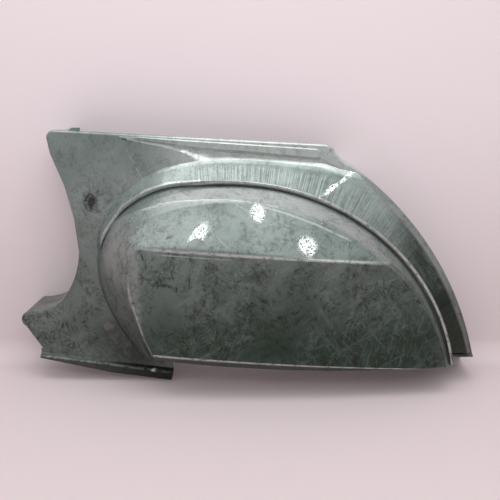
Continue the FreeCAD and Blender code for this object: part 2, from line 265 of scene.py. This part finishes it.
# the flat plate, the arched band, the ridge along its inner edge and the groove inside that
plate_y = 0.095
arch_x = 0.254
arch_z = -0.267
arch_radius = 0.386
ridge_inset = 0.0012
groove_inset = 0.0066
from_x = along - arch_x
from_z = upwards - arch_z
radius = (from_x * from_x + from_z * from_z) ** 0.5
past_ridge = radius - arch_radius
sweep = steel.add("ShaderNodeMath", {"operation": "ARCTAN2"}, {0: from_x, 1: from_z})
right_of_start = along.fade(0.17, 0.20) * front_side
raised = outwards.fade(plate_y + 0.006, plate_y + 0.012)
on_band = past_ridge.fade(-0.001, 0.003) * raised * right_of_start
ridge_start = stroke([(0.0285, 0.000), (0.0385, 0.027), (0.0535, 0.049), (0.076, 0.0785),
                      (0.1145, 0.1035), (0.1535, 0.116), (0.204, 0.1197)], 0.0028) * raised
ridge_arch = (past_ridge + ridge_inset).size().fade(0.0032, 0.0008) * right_of_start
ridge = ridge_arch.top(ridge_start)
groove = (past_ridge + groove_inset).size().fade(0.0040, 0.0014) * right_of_start

# the creases of the pod: across its middle, down its left end and under its top
crease_x = 0.270
crease_z = 0.0105
crease_slope = math.tan(math.radians(3.8))
crease_high = upwards + (along - crease_x) * crease_slope - crease_z
on_pod = outwards.fade(0.150, 0.160) * front_side
middle_crease = (crease_high.size().fade(0.0034, 0.0010) * on_pod * along.fade(0.10, 0.14)
                 * (1.0 - along.fade(0.44, 0.52) * 0.75))
second_line = ((crease_high + 0.0075).size().fade(0.0014, 0.0004) * on_pod
               * along.fade(0.13, 0.16) * along.fade(0.27, 0.22))
below_crease = crease_high.fade(0.003, -0.003) * on_pod
left_crease = (stroke([(0.103, 0.004), (0.0945, -0.012), (0.0915, -0.036), (0.0935, -0.062),
                       (0.101, -0.087), (0.114, -0.132), (0.126, -0.158)], 0.0034)
               * on_pod * upwards.fade(0.005, -0.070))
top_crease = stroke([(0.113, 0.076), (0.139, 0.083), (0.166, 0.088), (0.205, 0.0925),
                     (0.236, 0.092)], 0.0024)
top_crease_far = stroke([(0.290, 0.087), (0.339, 0.073), (0.386, 0.056), (0.441, 0.031)], 0.0020)

# the slanted facet along the pod's lower edge, and the crease where the face turns into it
pod_y = plate_y + 0.088
face_bulge = 0.2351
facet_slope = math.tan(math.radians(52))
facet_x = 0.3786
facet_z = 1.498
facet_radius = 1.6672
face_y = (along - crease_x) * (along - crease_x) * -face_bulge + pod_y
facet_across = along - facet_x
facet_rise = upwards + (pod_y - outwards) * facet_slope - facet_z
facet_line = (facet_across * facet_across + facet_rise * facet_rise) ** 0.5 - facet_radius
on_facet = facet_line.size().fade(0.0020, 0.0008) * outwards.fade(0.120, 0.140) * front_side
rim_crease = on_facet * (outwards - face_y).size().fade(0.0034, 0.0012)

# the joggled lip along the foot, and the recess and rib under the top edge
lip_x = -0.076
lip_z = -0.184
lip_slope = math.tan(math.radians(7.7))
foot_line = upwards + (along - lip_x) * lip_slope - lip_z
on_lip = foot_line.fade(0.0005, -0.0010) * along.fade(0.160, 0.156) * outwards.fade(0.125, 0.115)
lip_top_light = on_lip * (foot_line + 0.0050).size().fade(0.0022, 0.0008)
recess_highlight = stroke([(0.085, 0.184), (0.139, 0.174), (0.182, 0.1635)], 0.0030)
recess_glint = spot(0.205, 0.1545, 0.018, 0.0070, 0.9)
rib_top = strongest(stroke([(0.262, 0.1765), (0.311, 0.1735)], 0.0022),
                    stroke([(0.357, 0.1705), (0.385, 0.1690)], 0.0020))
rib_foot = stroke([(0.074, 0.188), (0.240, 0.1685), (0.390, 0.1545)], 0.0014)

# the metal itself: grey with a green cast, with painted light on the up-facing strip under the
# top edge and a painted sheen on the pod's upper wall, and darker towards the foot
darkening_top = 0.13
darkening_drop = 0.30
depth = ((upwards * -1.0 + darkening_top) / darkening_drop).top(0.0).least(1.0)
cast = (fine_mottle - 0.5) * 0.10 + cloud
bare = steel.mix(cast.fade(0.36, 0.66), (0.235, 0.288, 0.268), (0.345, 0.395, 0.375))
# painted light: the strip under the top edge faces up and is painted paler, and so is the pod's
# upper wall
lit_strip = (upwards.fade(0.110, 0.140) * along.fade(0.08, 0.22) * outwards.fade(0.102, 0.098)
             * front_side)
pod_wall_sheen = ((past_ridge + 0.0190).size().fade(0.0125, 0.0090) * along.fade(0.10, 0.16)
            * front_side)
paler = lit_strip.top(pod_wall_sheen * upwards.fade(-0.08, 0.04) * 0.75)
lit_bare = steel.mix(paler * 0.78, bare, (0.66, 0.72, 0.69))
# darker towards the foot
darker_low = steel.mix(depth * 0.75, lit_bare, (0.046, 0.062, 0.050))

# the pod's face is darker to the right and towards the foot, with painted light on its upper
# left, and a painted shadow falls on the plate under the pod's lower left corner
face_darkening = below_crease * (depth * 1.25 + (along - 0.25) * 0.55 - 0.22).top(0.0).least(1.0)
# painted light: the face's upper left, where it curves up, is painted paler
face_left_light = along.fade(0.26, 0.10) * upwards.fade(-0.15, -0.05)
face_tint = steel.mix(below_crease * 0.30, darker_low, (0.145, 0.200, 0.170))
face_paler = steel.mix(below_crease * face_left_light * 0.45, face_tint, (0.31, 0.375, 0.345))
face_dark = steel.mix(face_darkening, face_paler, (0.015, 0.034, 0.022))
# painted shadow of the pod on the plate under its lower left corner
corner_shadow = spot(0.085, -0.165, 0.090, 0.055, 0.3)
pod_shadowed = steel.mix(corner_shadow * outwards.fade(0.110, 0.100) * 0.9, face_dark,
                      (0.022, 0.026, 0.021))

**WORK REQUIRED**
Word for word, reproduce the listing above from its start up to and including the line that has "groove = (past_ridge". Give only those lines.

**RESULT FOR THIS TASK**
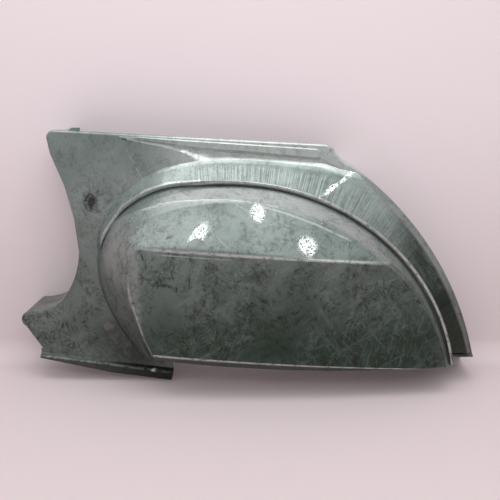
Continue the FreeCAD and Blender code for this object: part 2, from line 265 of scene.py. This part finishes it.
# the flat plate, the arched band, the ridge along its inner edge and the groove inside that
plate_y = 0.095
arch_x = 0.254
arch_z = -0.267
arch_radius = 0.386
ridge_inset = 0.0012
groove_inset = 0.0066
from_x = along - arch_x
from_z = upwards - arch_z
radius = (from_x * from_x + from_z * from_z) ** 0.5
past_ridge = radius - arch_radius
sweep = steel.add("ShaderNodeMath", {"operation": "ARCTAN2"}, {0: from_x, 1: from_z})
right_of_start = along.fade(0.17, 0.20) * front_side
raised = outwards.fade(plate_y + 0.006, plate_y + 0.012)
on_band = past_ridge.fade(-0.001, 0.003) * raised * right_of_start
ridge_start = stroke([(0.0285, 0.000), (0.0385, 0.027), (0.0535, 0.049), (0.076, 0.0785),
                      (0.1145, 0.1035), (0.1535, 0.116), (0.204, 0.1197)], 0.0028) * raised
ridge_arch = (past_ridge + ridge_inset).size().fade(0.0032, 0.0008) * right_of_start
ridge = ridge_arch.top(ridge_start)
groove = (past_ridge + groove_inset).size().fade(0.0040, 0.0014) * right_of_start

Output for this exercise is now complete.